Technology driving the future of the industry
Hale is excited about what the future holds, especially in the area of technology. It has already changed the industry, and his life.
"I've loved that," he said. "The fact that I can jump on a Zoom call with someone in New York and Seattle, when we would never ever get together in person. That I can make a presentation to a group of agents in another part of the world, just sitting in my office. That I can buy a home without ever seeing it, because the agents have the tools to show me."
And the tools keep coming.
Zillow, for one, is launching an interactive, color floor plan he calls "a work of art." And HAR has created a product for its subscribers called Showing Smart which makes it easier for agents to schedule and manage showings.
"Instead of three days, it takes 10 minutes," Hale said. "You cut out the nonsense and use technology to make it faster and better and you have a record of everything."
'We can do anything'
HAR has also launched audio narratives of online listing — in 12 different languages.

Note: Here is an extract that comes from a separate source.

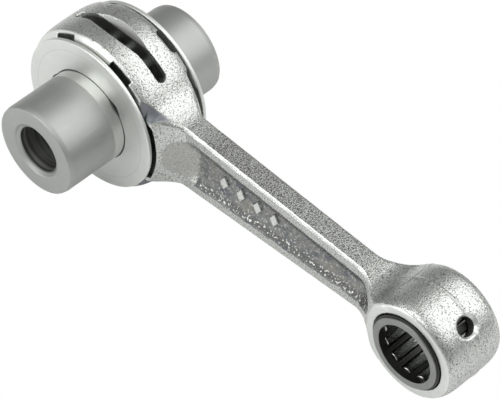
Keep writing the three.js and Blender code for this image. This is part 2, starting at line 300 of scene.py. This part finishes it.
def slot_vee(a, h):
    """A shallow vee milled across the rim, along the slot."""
    return np.maximum((a - SLOT_HALF - VEE_SLOPE * (h - VEE_LOW)) / math.hypot(1, VEE_SLOPE), VEE_LOW - h)


def thrust_pockets(x, y, a, h, r):
    """Oil channels across the thrust faces, each with a shallow ledge outside it, and the
    crescent that faces the shank."""
    tool = np.full_like(x, 9.0)
    for angle in POCKET_ANGLES:
        c, s = math.cos(math.radians(angle)), math.sin(math.radians(angle))
        across = np.abs(-x * s + h * c) - POCKET_HALF
        tool = np.minimum(tool, np.maximum(across, 11 - (x * c + h * s)))
    ledge_round = np.where(y > 0, 0.9, 0.15)
    ledge = round_max(tool, np.where(y > 0, *POCKET_LEDGES) - a, ledge_round)
    channel = round_max(tool, r - POCKET_R, 0.3)
    crescent = round_max(round_max(h - CRESCENT_HALF, r - CRESCENT_R, 0.3), 11 - x, 0.1)
    deep = round_max(np.minimum(channel, crescent), POCKET_FLOOR - a, 0.15)
    return ledge, deep


def oil_hole(x, y, h):
    """A slanting hole through the small end, countersunk at its mouth."""
    c, sn = math.cos(math.radians(OIL_ANGLE)), math.sin(math.radians(OIL_ANGLE))
    u = x - CENTRES
    out, across = u * c + h * sn, -u * sn + h * c
    radius = np.hypot(across, y)
    grow = np.clip(out - (SMALL_R - OIL_SINK_DEPTH), 0, None)
    slope = (OIL_SINK_R - OIL_R) / OIL_SINK_DEPTH
    return np.maximum((radius - OIL_R - slope * grow) / math.hypot(1, slope), 4 - out)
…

"It took them two days to do it!" Hale said of the IT team. "Years ago, someone on our board of directors asked the technology team, 'Can you do this?' and we said, 'We can do anything.'"
"That's become our mantra."
There's a little bit of Texas in that point of view — Hale has lived his entire life in the state. "Texas is can-do, and especially Houston is a can-do city," Hale said. "Here, the new kid on the block can be successful if they work hard."
That's HAR, he said.
"I get credit for all this stuff, but without a visionary leadership team, if they didn't believe in what we're doing, it wouldn't happen," he said. "I am a big part of it. Let's say that."
At 78, Hale — who lives with his wife, Susie, in a high-rise 20 minutes from downtown — still feels 35. But that doesn't mean he doesn't see an end in sight.
"I've got a few more years and then I have to hang it up," he said. "Seinfeld retired on a high and I think that's what everyone should do.
"But I love it and I'm going to keep at it for a while."